Pasqua, il Fiandre e “L’uomo a pedali”
“Era il giorno di Pasqua e a casa dei nonni si mangiava, si beveva, si rideva e si chiacchierava con tutta la famiglia riunita attorno al tavolo del salotto.
«Restate qui oggi pomeriggio, così guardiamo il Fiandre tutti insieme.» aveva detto il nonno mentre aspettavano il caffè.
«Cos’è il Fiandre?» s’intromise il piccolo Sergio con la curiosità tipica dei bambini.
«È una corsa in bicicletta. La corsa più bella del mondo.» rispose uno zio […]

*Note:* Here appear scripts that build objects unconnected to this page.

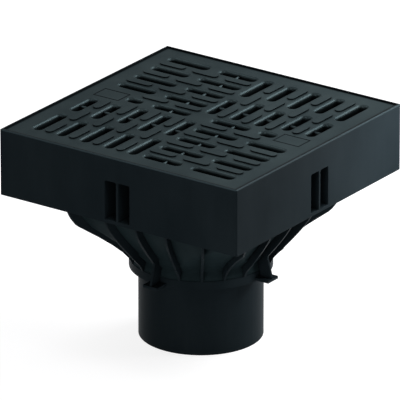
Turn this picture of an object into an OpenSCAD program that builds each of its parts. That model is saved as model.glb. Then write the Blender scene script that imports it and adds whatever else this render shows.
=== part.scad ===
// Yard gully: square plastic body with a ribbed funnel and a round outlet spigot, a cast
// grating, a perforated silt bucket with its handle, and a lift-out bell trap.
// Frame: millimetres, origin at the centre of the spigot's lower end, +Z up.

/* [View] */
// Piece to show

/* [Top frame] */
// Side of the square top frame
top_side = 250; // [248:1:254]
// Height of the skirt from its lower edge to the top
skirt_height = 61; // [60:0.5:64]
// Thickness of the skirt wall
skirt_wall = 3; // [2.6:0.1:3.4]
// Width of the rim left around the grating
rim_width = 2.3; // [2:0.1:2.6]
// Radius of the skirt's upright corners
skirt_corner = 1.5; // [1:0.1:2.5]
// Chamfer along the rim's outer edge
rim_chamfer = 0.9; // [0.6:0.1:1.2]
// Depth of the grating's seat below the top
seat_depth = 19; // [18:0.5:20]
// Thickness of the shelf that carries the grating
shelf_thickness = 3; // [2.6:0.1:3.4]
// Gap all round between the grating and the rim
grating_gap = 0.8; // [0.6:0.05:1]

/* [Side pockets] */
// Width of one pocket
pocket_width = 12; // [11:0.1:12.6]
// Height of the sill under the pockets
pocket_sill = 3; // [2.6:0.1:3.4]
// Thickness of the cheeks beside the pockets
pocket_cheek = 1.8; // [1.6:0.1:2.2]
// Radius of the pockets' upper corners
pocket_corner = 1.5; // [1:0.1:2]
// Thickness of the pocket's back wall
pocket_back = 0.6; // [0.4:0.1:1]

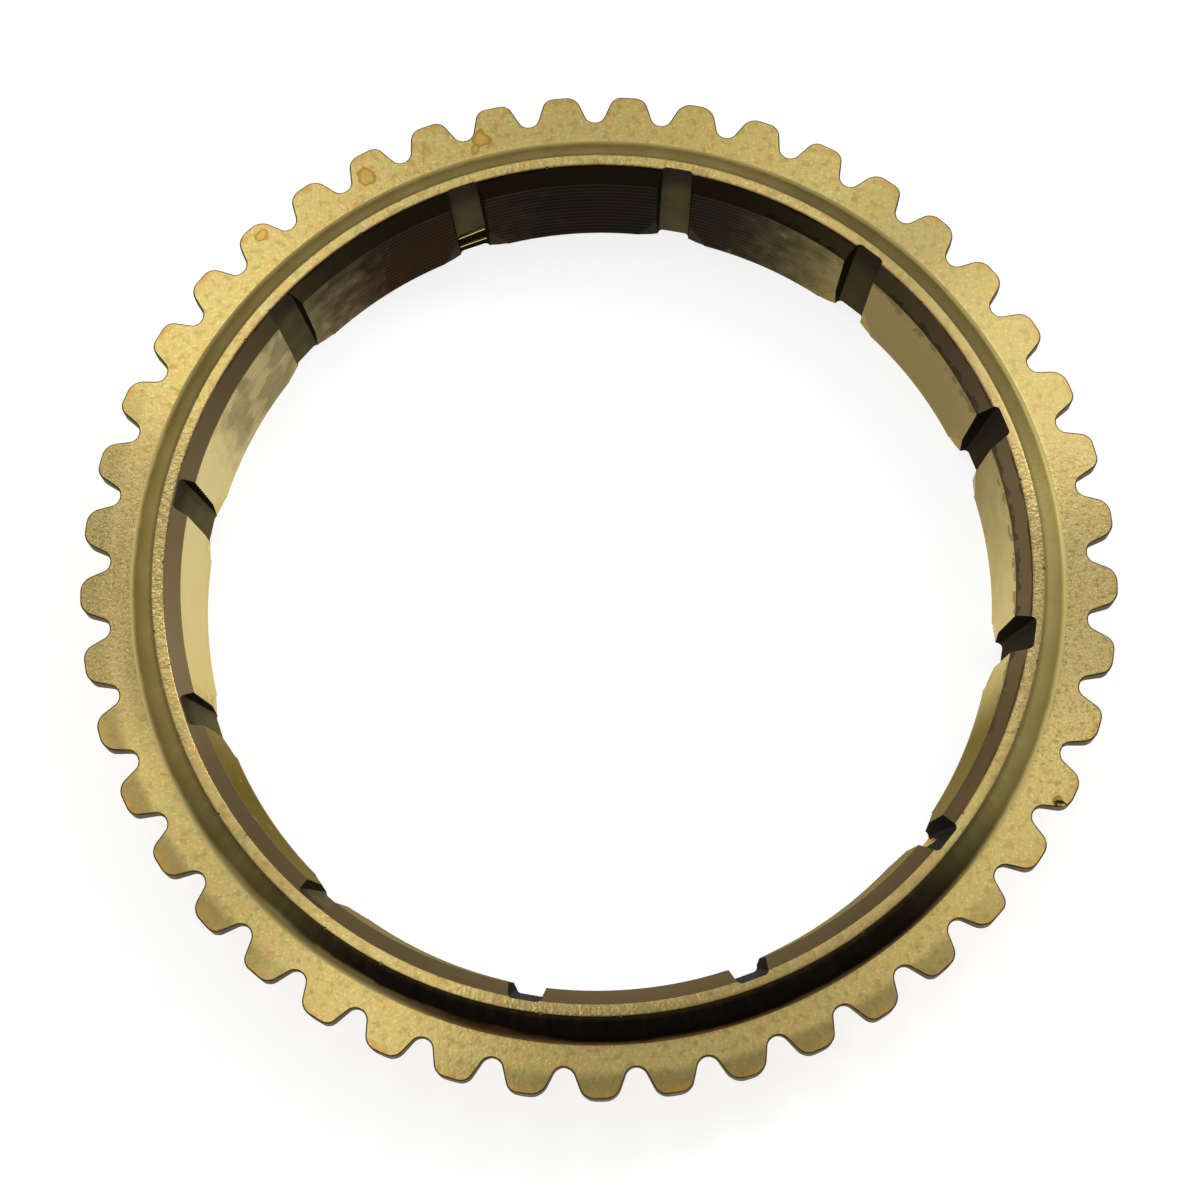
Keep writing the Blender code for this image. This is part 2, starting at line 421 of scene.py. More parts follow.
def add_bar(bm, corners, roundings, place, run, finish=BROACHED):
    """A bar with the closed outline through the corners, swept along run and set at place."""
    part = bmesh.new()
    verts = [part.verts.new(corner) for corner in corners]
    for i, vert in enumerate(verts):
        part.edges.new((verts[i - 1], vert))
    for i, radius in roundings.items():
        round_corner(part, verts[i], radius, bar_corner_segments)
    base = bmesh.ops.contextual_create(part, geom=part.edges[:])["faces"]
    swept = bmesh.ops.extrude_face_region(part, geom=base, use_keep_orig=True)["geom"]
    bmesh.ops.translate(part, verts=[v for v in swept if isinstance(v, bmesh.types.BMVert)], vec=run)
    bmesh.ops.transform(part, matrix=place, verts=part.verts)
    bmesh.ops.recalc_face_normals(part, faces=part.faces)
    for face in part.faces:
        face.material_index = finish
    add_mesh_of(bm, part)


# %% A cutter for the oil grooves
groove_drift = [0, 0, 0, 0, 0.5, 1.0, 0.5, 1.5, 1.5, 1.2, 0.9, 0]
groove_pitch = 2 * math.pi / len(groove_drift)
groove_angles = [first_angle + (k + 0.5) * groove_pitch + math.radians(drift) for k, drift in enumerate(groove_drift)]
groove_floor_width = 0.0025
groove_draft = math.radians(12)
groove_corner_radius = 0.0004
groove_depth_at_hub_end = 0.0008
groove_bite_in_lip = 0.00013
broach_offset = Vector((0.00026, 0, 0))


def groove_cutter():
    floor_at_hub_end = bore_radius + groove_depth_at_hub_end
    floor_at_lip = lip_inner_radius + groove_bite_in_lip
    rise = (floor_at_lip - floor_at_hub_end) / ring_height
    inward = floor_at_lip - bore_radius + 2 * overrun
    half_floor = groove_floor_width / 2
    half_mouth = half_floor + inward * math.tan(groove_draft)
    corners = [(-inward, -half_mouth, 0), (0, -half_floor, 0), (0, half_floor, 0), (-inward, half_mouth, 0)]
    run = Vector((rise, 0, 1)) * (ring_height + 2 * overrun)
    start = Matrix.Translation((floor_at_hub_end - rise * overrun, 0, -overrun))
    bm = bmesh.new()
    for angle in groove_angles:
        place = Matrix.Translation(broach_offset) @ Matrix.Rotation(angle, 4, "Z") @ start
        add_bar(bm, corners, {1: groove_corner_radius, 2: groove_corner_radius}, place, run)
    return new_piece("groove_cutter", bm)


print(f"{len(groove_angles)} grooves, {1000 * groove_floor_width:.1f} mm wide at the floor")

# %% A cutter for the key slots
slot_count = 3
slot_pitch = 2 * math.pi / slot_count
slot_width = 0.0130
slot_roof = 0.0014
slot_wall = 0.0019
slot_corner_radius = 0.0008


def slot_cutter():
    half_width = slot_width / 2
    slot_height = collar_height - slot_roof
    floor_radius = bore_radius + slot_wall
    corners = [
        (floor_radius, -half_width, -overrun),
        (floor_radius, half_width, -overrun),
        (floor_radius, half_width, slot_height),
        (floor_radius, -half_width, slot_height),
    ]
    run = Vector((collar_radius + overrun - floor_radius, 0, 0))
    bm = bmesh.new()
    for k in range(slot_count):
        place = Matrix.Rotation(first_angle + k * slot_pitch, 4, "Z")
        add_bar(bm, corners, {2: slot_corner_radius, 3: slot_corner_radius}, place, run)
    return new_piece("slot_cutter", bm)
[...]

Fu amore. Non avrebbe potuto essere altrimenti. Ancora non sapeva leggere ma quelle immagini gli entrarono nel profondo e non lo lasciarono più, tanto che da quel giorno non ci fu mai più un Giro delle Fiandre senza Sergio incollato alla televisione, rapito da quelle strade e completamente isolato da tutto il resto del mondo.
A distanza di anni ci si potrebbe chiedere se l’avere amato tanto quella corsa così imprevedibilmente romantica e immersa in quei paesaggi pregni di malinconia non possa avere in qualche modo influenzato il suo destino oppure se amò quella corsa proprio perché, in quel susseguirsi infinito di strappi e in quell’eterno autunno in cui il verde non è mai troppo brillante, vide in qualche modo riflessa la propria anima. Ma sono domande per le quali non esiste una risposta.” (da “L’uomo a pedali“)
Una piccola autocitazione per augurare una Pasqua serena a tutti e in modo particolare a chi la passerà con la mente lassù fra le pietre del Giro delle Fiandre.